• [EXERCISE]
Sort through the entries below and pull out lines containing the word "object".

• [RECORDS TO PROCESS]
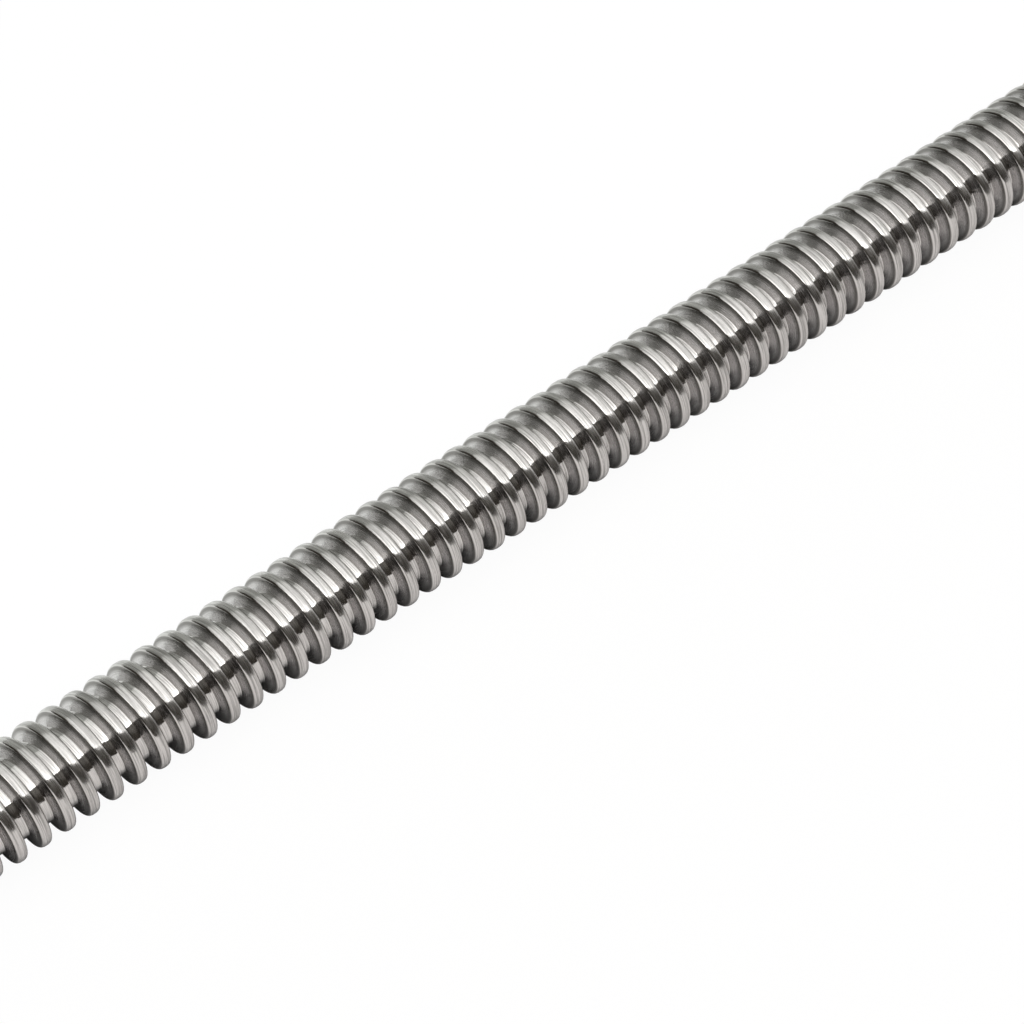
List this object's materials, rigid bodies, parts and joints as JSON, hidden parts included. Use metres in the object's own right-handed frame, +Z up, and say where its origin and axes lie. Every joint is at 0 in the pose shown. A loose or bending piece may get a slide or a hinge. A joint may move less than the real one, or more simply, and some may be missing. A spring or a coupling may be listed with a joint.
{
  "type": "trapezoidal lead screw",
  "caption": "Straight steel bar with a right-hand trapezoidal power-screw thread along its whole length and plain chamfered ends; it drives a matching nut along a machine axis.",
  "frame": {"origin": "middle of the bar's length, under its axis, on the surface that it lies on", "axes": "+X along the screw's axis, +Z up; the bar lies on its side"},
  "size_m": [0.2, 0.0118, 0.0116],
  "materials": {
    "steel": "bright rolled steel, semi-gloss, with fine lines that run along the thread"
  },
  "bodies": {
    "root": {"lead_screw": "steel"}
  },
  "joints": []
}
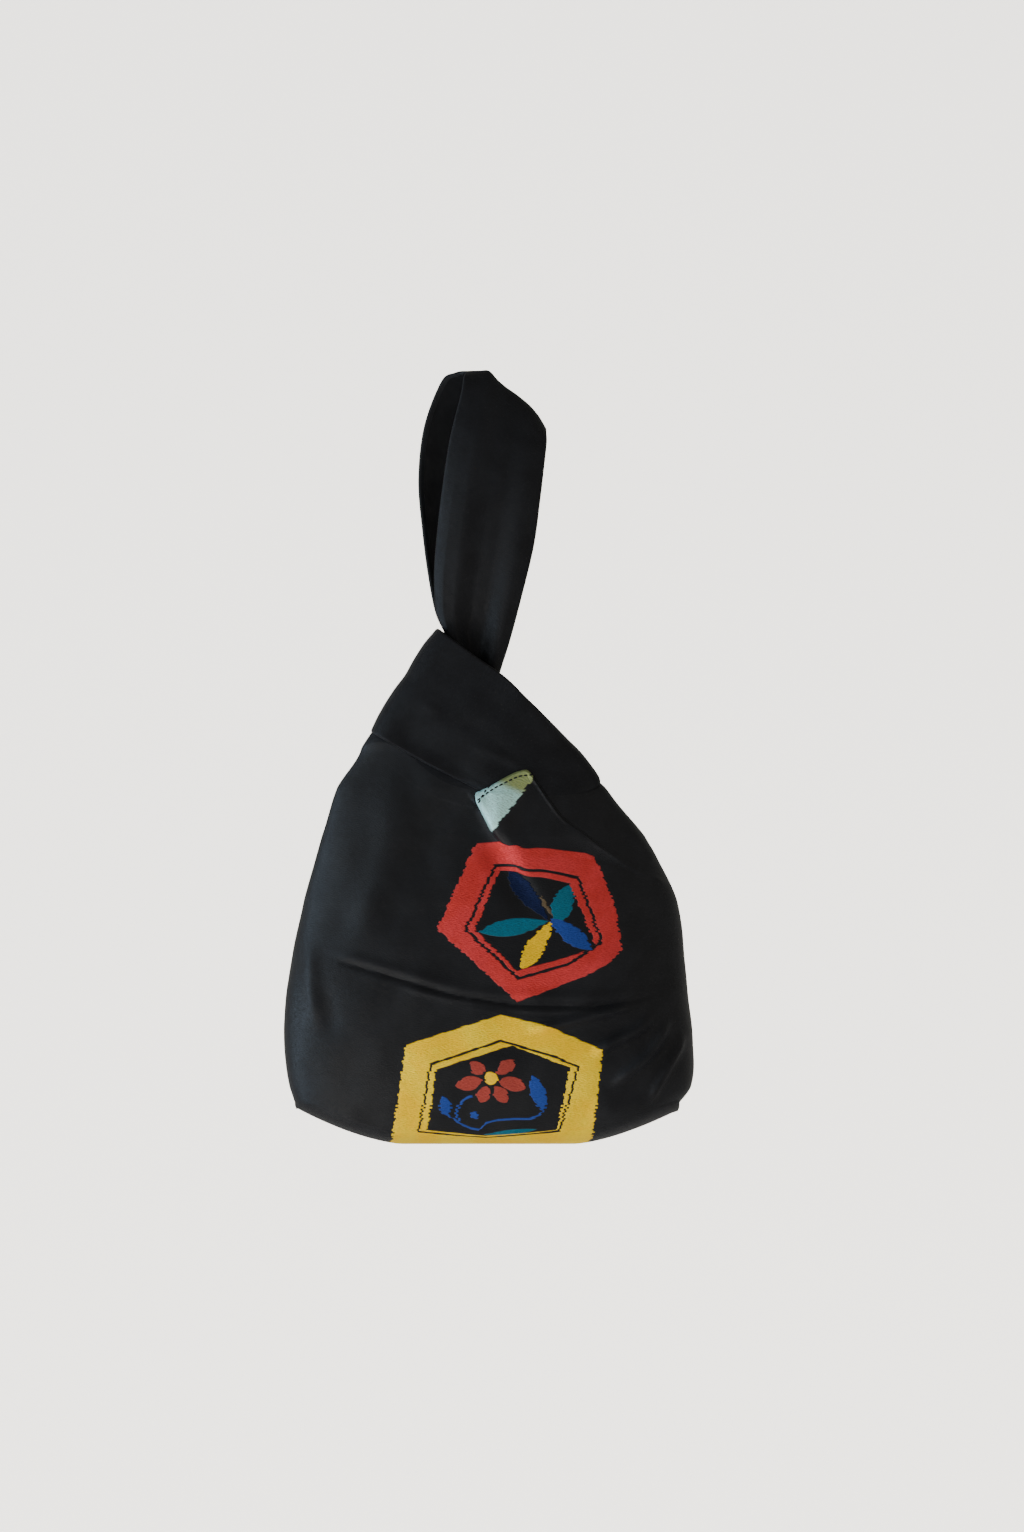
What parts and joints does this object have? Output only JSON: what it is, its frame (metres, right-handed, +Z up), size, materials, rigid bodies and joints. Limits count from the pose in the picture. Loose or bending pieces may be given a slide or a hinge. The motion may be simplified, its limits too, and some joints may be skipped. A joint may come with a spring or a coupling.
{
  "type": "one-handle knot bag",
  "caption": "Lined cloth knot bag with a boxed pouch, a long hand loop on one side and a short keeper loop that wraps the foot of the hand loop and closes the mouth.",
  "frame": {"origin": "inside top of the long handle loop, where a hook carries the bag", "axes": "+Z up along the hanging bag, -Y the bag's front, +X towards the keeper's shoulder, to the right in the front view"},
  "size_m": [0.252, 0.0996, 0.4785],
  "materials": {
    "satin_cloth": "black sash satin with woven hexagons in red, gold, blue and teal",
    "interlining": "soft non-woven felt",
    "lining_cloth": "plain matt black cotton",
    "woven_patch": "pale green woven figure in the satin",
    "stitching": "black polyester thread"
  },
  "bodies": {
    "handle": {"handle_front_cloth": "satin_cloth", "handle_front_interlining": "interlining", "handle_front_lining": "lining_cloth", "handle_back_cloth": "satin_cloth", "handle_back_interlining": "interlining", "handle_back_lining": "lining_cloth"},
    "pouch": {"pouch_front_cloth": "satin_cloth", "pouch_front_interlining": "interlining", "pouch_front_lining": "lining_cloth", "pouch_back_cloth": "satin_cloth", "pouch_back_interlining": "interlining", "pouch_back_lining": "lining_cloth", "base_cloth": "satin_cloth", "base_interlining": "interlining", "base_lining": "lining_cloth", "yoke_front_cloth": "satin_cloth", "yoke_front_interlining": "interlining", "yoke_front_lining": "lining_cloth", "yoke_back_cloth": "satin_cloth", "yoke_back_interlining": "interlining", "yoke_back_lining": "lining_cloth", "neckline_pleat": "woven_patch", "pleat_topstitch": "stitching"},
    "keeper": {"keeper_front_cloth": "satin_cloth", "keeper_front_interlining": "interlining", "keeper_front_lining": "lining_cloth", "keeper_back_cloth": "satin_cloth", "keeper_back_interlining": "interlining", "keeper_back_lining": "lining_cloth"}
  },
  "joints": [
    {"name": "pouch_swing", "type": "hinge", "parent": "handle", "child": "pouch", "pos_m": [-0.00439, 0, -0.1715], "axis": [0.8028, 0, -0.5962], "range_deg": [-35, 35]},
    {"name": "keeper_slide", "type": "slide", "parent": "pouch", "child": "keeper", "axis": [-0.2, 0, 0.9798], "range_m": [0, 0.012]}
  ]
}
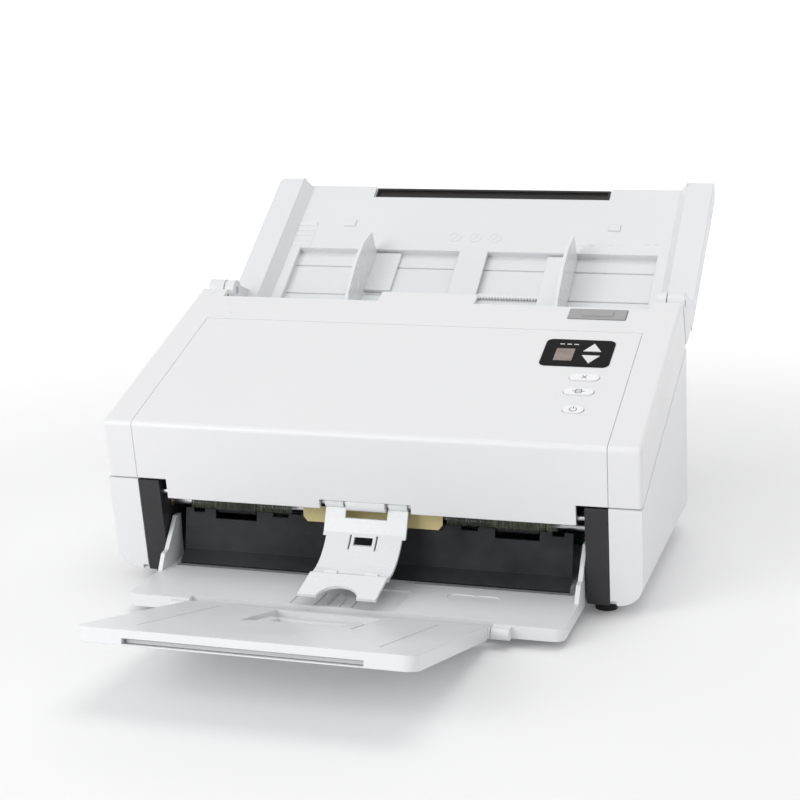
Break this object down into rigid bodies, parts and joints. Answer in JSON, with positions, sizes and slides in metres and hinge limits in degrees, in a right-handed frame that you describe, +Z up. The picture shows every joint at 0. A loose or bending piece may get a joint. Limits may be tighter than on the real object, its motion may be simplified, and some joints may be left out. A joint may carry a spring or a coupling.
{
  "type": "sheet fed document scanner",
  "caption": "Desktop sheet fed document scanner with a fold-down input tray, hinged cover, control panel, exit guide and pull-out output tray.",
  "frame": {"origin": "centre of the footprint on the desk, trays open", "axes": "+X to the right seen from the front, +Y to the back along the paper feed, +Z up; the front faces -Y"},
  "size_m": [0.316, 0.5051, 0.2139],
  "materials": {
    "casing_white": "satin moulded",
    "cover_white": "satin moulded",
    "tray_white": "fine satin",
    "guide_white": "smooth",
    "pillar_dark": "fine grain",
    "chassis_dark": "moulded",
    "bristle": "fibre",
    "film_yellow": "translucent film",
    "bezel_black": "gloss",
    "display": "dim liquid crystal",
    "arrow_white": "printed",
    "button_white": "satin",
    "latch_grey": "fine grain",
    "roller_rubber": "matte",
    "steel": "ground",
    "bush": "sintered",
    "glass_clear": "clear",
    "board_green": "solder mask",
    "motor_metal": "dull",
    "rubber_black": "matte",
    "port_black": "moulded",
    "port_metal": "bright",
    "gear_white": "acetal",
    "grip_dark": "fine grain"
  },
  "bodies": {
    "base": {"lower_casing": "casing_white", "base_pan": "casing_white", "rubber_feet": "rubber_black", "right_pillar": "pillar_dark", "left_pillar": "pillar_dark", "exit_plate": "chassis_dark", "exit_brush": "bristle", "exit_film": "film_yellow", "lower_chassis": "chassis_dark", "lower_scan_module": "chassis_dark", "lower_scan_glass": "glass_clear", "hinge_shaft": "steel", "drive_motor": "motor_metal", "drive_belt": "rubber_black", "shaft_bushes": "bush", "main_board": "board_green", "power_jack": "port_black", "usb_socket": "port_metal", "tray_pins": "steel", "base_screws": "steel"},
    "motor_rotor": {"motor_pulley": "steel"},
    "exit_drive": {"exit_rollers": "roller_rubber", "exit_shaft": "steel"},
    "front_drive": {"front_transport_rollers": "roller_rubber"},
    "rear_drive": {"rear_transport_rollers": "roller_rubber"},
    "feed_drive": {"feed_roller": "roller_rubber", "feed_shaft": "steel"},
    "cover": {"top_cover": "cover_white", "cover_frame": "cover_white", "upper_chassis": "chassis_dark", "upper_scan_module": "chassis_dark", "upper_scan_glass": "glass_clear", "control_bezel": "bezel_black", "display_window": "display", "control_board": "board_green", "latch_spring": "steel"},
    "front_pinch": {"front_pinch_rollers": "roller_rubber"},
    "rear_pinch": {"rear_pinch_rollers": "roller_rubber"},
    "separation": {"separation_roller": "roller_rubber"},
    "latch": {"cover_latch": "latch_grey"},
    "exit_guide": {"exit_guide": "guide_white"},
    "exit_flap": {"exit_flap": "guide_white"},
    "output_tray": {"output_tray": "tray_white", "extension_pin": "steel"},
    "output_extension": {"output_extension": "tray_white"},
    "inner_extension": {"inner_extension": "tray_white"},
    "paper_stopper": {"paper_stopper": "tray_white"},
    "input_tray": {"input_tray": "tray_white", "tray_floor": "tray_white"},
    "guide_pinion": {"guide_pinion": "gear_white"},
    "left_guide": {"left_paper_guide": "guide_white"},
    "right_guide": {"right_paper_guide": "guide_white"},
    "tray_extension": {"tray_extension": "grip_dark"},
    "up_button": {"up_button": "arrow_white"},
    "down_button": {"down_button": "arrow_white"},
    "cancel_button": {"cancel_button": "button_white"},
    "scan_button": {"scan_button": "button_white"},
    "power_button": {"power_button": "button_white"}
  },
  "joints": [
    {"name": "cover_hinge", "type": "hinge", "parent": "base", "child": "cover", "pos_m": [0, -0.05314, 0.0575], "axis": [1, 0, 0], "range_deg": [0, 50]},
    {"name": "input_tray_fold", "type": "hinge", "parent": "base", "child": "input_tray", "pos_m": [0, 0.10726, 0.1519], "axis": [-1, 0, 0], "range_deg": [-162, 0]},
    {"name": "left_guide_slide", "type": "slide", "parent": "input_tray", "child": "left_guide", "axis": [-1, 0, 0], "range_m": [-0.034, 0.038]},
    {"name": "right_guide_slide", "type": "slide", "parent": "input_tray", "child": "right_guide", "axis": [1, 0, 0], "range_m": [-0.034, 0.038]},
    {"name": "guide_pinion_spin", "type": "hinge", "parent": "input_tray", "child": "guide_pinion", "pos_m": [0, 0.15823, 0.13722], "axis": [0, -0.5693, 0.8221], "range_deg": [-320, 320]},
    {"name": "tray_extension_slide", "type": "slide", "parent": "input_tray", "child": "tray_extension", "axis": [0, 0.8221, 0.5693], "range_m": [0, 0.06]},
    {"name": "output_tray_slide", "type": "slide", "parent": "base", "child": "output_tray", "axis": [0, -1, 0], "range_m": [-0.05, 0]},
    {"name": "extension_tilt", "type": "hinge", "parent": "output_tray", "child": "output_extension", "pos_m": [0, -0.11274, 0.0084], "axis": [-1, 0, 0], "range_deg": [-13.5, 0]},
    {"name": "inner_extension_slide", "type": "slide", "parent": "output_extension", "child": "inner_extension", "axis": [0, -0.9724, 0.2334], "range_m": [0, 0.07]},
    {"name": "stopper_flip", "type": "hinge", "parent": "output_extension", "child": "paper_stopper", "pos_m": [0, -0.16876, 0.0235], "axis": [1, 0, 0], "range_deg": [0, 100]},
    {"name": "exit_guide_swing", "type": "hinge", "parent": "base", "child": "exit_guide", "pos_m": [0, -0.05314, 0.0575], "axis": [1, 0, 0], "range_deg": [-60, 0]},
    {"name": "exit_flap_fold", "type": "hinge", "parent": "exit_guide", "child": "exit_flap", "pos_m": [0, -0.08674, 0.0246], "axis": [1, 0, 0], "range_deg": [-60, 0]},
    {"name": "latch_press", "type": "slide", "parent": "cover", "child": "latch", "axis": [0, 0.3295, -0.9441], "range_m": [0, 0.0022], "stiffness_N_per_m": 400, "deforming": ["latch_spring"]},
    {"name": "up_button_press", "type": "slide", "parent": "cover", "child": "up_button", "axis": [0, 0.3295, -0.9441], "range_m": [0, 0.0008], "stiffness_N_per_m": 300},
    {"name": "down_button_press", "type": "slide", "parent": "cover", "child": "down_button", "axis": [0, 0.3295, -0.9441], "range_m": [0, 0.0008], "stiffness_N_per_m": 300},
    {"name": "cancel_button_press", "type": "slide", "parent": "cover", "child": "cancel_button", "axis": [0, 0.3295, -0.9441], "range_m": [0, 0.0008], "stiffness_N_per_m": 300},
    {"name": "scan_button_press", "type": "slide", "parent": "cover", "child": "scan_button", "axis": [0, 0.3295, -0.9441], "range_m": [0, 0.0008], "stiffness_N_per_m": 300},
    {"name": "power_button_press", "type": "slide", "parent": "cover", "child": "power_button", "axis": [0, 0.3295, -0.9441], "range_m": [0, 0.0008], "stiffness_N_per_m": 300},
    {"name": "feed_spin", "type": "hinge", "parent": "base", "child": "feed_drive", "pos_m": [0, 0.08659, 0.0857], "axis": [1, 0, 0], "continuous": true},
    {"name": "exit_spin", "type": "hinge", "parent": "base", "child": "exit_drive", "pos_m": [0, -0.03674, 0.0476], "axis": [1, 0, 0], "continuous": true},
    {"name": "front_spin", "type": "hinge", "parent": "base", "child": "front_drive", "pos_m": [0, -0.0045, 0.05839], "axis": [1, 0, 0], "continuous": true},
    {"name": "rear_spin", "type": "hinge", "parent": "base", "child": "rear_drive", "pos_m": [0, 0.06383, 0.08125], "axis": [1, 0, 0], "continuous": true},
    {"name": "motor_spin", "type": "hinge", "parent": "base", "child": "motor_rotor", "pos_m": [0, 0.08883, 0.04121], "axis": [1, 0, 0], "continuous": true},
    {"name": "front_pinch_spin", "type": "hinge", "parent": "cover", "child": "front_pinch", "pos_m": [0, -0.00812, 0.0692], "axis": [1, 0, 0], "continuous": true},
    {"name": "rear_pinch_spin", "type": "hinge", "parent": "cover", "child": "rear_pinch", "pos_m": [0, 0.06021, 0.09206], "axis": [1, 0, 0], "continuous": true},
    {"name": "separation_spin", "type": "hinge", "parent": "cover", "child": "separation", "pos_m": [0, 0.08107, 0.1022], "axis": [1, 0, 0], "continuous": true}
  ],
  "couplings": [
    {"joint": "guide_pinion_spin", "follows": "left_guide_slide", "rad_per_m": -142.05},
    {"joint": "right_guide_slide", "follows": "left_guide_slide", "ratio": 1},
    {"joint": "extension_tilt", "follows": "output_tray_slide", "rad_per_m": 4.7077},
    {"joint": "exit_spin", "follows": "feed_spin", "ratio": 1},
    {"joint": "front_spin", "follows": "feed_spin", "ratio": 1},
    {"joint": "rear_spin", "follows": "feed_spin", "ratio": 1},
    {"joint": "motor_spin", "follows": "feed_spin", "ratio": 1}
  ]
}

• [TASK ANSWER]
List this object's materials, rigid bodies, parts and joints as JSON, hidden parts included. Use metres in the object's own right-handed frame, +Z up, and say where its origin and axes lie. Every joint is at 0 in the pose shown. A loose or bending piece may get a slide or a hinge. A joint may move less than the real one, or more simply, and some may be missing. A spring or a coupling may be listed with a joint.
What parts and joints does this object have? Output only JSON: what it is, its frame (metres, right-handed, +Z up), size, materials, rigid bodies and joints. Limits count from the pose in the picture. Loose or bending pieces may be given a slide or a hinge. The motion may be simplified, its limits too, and some joints may be skipped. A joint may come with a spring or a coupling.
Break this object down into rigid bodies, parts and joints. Answer in JSON, with positions, sizes and slides in metres and hinge limits in degrees, in a right-handed frame that you describe, +Z up. The picture shows every joint at 0. A loose or bending piece may get a joint. Limits may be tighter than on the real object, its motion may be simplified, and some joints may be left out. A joint may carry a spring or a coupling.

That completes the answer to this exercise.